Problem description:
Nothing should be output except the lines from the one containing "SEAT_NOSE_RADIUS = NOSE_RADIUS" through the one containing "if empty is", both ends included, each repeated exactly.

----- Data excerpt -----

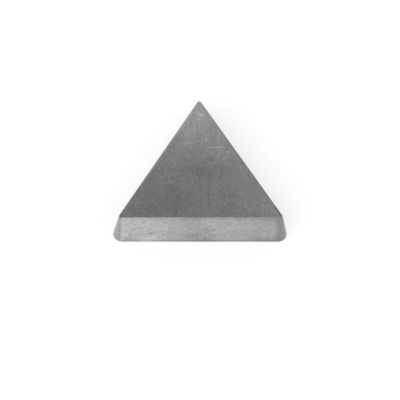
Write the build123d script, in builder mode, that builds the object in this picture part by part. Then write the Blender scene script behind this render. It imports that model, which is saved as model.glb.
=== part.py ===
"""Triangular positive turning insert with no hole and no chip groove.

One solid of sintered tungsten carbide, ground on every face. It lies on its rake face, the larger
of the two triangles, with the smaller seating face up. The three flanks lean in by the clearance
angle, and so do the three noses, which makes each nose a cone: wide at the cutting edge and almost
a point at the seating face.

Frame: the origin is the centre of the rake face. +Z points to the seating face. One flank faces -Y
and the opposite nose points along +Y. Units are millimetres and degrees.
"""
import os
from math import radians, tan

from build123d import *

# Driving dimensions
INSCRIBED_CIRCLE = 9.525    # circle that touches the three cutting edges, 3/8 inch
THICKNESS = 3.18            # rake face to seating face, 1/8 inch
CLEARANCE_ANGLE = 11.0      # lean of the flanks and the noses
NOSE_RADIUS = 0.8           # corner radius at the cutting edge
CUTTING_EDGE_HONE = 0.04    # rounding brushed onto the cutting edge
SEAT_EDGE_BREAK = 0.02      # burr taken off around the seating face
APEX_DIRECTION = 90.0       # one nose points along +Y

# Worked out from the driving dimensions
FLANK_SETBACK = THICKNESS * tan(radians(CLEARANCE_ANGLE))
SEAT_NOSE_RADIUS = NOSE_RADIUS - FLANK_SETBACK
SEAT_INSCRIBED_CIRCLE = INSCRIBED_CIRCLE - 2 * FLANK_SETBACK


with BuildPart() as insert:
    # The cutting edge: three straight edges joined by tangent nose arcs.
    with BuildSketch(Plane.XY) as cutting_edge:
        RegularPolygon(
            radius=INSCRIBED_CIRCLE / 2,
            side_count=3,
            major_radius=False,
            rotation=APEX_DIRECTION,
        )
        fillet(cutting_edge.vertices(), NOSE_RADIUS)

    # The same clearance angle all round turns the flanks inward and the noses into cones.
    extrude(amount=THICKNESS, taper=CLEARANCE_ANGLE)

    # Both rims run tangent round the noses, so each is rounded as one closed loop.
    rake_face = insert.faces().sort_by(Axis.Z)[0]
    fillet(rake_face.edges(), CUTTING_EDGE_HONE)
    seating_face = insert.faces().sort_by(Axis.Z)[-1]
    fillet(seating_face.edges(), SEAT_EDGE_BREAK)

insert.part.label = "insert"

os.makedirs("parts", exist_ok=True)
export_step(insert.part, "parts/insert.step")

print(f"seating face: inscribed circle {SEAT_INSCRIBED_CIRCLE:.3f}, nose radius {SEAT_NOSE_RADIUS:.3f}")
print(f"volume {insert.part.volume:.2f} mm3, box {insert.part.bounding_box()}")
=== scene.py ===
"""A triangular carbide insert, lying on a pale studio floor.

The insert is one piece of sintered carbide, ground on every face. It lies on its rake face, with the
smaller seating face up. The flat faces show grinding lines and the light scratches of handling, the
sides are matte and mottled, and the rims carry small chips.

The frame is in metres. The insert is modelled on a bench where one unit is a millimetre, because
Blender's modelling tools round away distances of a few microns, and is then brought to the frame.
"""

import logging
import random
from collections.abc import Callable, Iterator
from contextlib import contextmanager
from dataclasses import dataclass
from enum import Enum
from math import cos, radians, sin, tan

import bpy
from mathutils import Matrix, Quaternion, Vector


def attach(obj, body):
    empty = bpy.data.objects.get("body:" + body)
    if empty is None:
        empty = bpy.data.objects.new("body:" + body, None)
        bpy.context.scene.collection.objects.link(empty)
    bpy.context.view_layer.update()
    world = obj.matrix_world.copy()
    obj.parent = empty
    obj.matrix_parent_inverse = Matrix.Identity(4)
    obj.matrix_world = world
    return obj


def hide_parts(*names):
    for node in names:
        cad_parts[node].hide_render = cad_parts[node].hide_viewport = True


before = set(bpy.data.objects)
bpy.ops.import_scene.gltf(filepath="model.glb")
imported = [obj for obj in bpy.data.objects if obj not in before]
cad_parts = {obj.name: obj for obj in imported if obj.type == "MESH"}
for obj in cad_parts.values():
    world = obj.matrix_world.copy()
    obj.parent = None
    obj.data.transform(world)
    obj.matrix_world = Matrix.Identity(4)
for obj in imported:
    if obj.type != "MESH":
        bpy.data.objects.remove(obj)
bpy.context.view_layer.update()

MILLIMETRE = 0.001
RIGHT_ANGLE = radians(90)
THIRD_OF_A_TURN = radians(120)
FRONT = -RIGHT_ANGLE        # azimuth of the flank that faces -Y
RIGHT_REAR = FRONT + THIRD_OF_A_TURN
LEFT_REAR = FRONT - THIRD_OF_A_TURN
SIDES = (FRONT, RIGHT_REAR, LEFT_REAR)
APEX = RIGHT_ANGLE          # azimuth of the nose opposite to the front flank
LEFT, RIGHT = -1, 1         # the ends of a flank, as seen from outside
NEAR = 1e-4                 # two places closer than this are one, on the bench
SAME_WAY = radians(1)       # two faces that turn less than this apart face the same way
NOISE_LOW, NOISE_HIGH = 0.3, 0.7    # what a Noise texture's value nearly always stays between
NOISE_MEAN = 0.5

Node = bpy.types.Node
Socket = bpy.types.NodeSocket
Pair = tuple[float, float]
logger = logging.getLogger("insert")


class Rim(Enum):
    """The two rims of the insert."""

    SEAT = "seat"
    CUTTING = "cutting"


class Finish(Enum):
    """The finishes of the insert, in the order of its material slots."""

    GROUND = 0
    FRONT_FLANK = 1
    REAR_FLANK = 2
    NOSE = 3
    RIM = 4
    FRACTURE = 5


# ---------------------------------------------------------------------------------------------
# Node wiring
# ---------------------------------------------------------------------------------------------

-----

Exercise answer:
SEAT_NOSE_RADIUS = NOSE_RADIUS - FLANK_SETBACK
SEAT_INSCRIBED_CIRCLE = INSCRIBED_CIRCLE - 2 * FLANK_SETBACK


with BuildPart() as insert:
    # The cutting edge: three straight edges joined by tangent nose arcs.
    with BuildSketch(Plane.XY) as cutting_edge:
        RegularPolygon(
            radius=INSCRIBED_CIRCLE / 2,
            side_count=3,
            major_radius=False,
            rotation=APEX_DIRECTION,
        )
        fillet(cutting_edge.vertices(), NOSE_RADIUS)

    # The same clearance angle all round turns the flanks inward and the noses into cones.
    extrude(amount=THICKNESS, taper=CLEARANCE_ANGLE)

    # Both rims run tangent round the noses, so each is rounded as one closed loop.
    rake_face = insert.faces().sort_by(Axis.Z)[0]
    fillet(rake_face.edges(), CUTTING_EDGE_HONE)
    seating_face = insert.faces().sort_by(Axis.Z)[-1]
    fillet(seating_face.edges(), SEAT_EDGE_BREAK)

insert.part.label = "insert"

os.makedirs("parts", exist_ok=True)
export_step(insert.part, "parts/insert.step")

print(f"seating face: inscribed circle {SEAT_INSCRIBED_CIRCLE:.3f}, nose radius {SEAT_NOSE_RADIUS:.3f}")
print(f"volume {insert.part.volume:.2f} mm3, box {insert.part.bounding_box()}")
=== scene.py ===
"""A triangular carbide insert, lying on a pale studio floor.

The insert is one piece of sintered carbide, ground on every face. It lies on its rake face, with the
smaller seating face up. The flat faces show grinding lines and the light scratches of handling, the
sides are matte and mottled, and the rims carry small chips.

The frame is in metres. The insert is modelled on a bench where one unit is a millimetre, because
Blender's modelling tools round away distances of a few microns, and is then brought to the frame.
"""

import logging
import random
from collections.abc import Callable, Iterator
from contextlib import contextmanager
from dataclasses import dataclass
from enum import Enum
from math import cos, radians, sin, tan

import bpy
from mathutils import Matrix, Quaternion, Vector


def attach(obj, body):
    empty = bpy.data.objects.get("body:" + body)
    if empty is None:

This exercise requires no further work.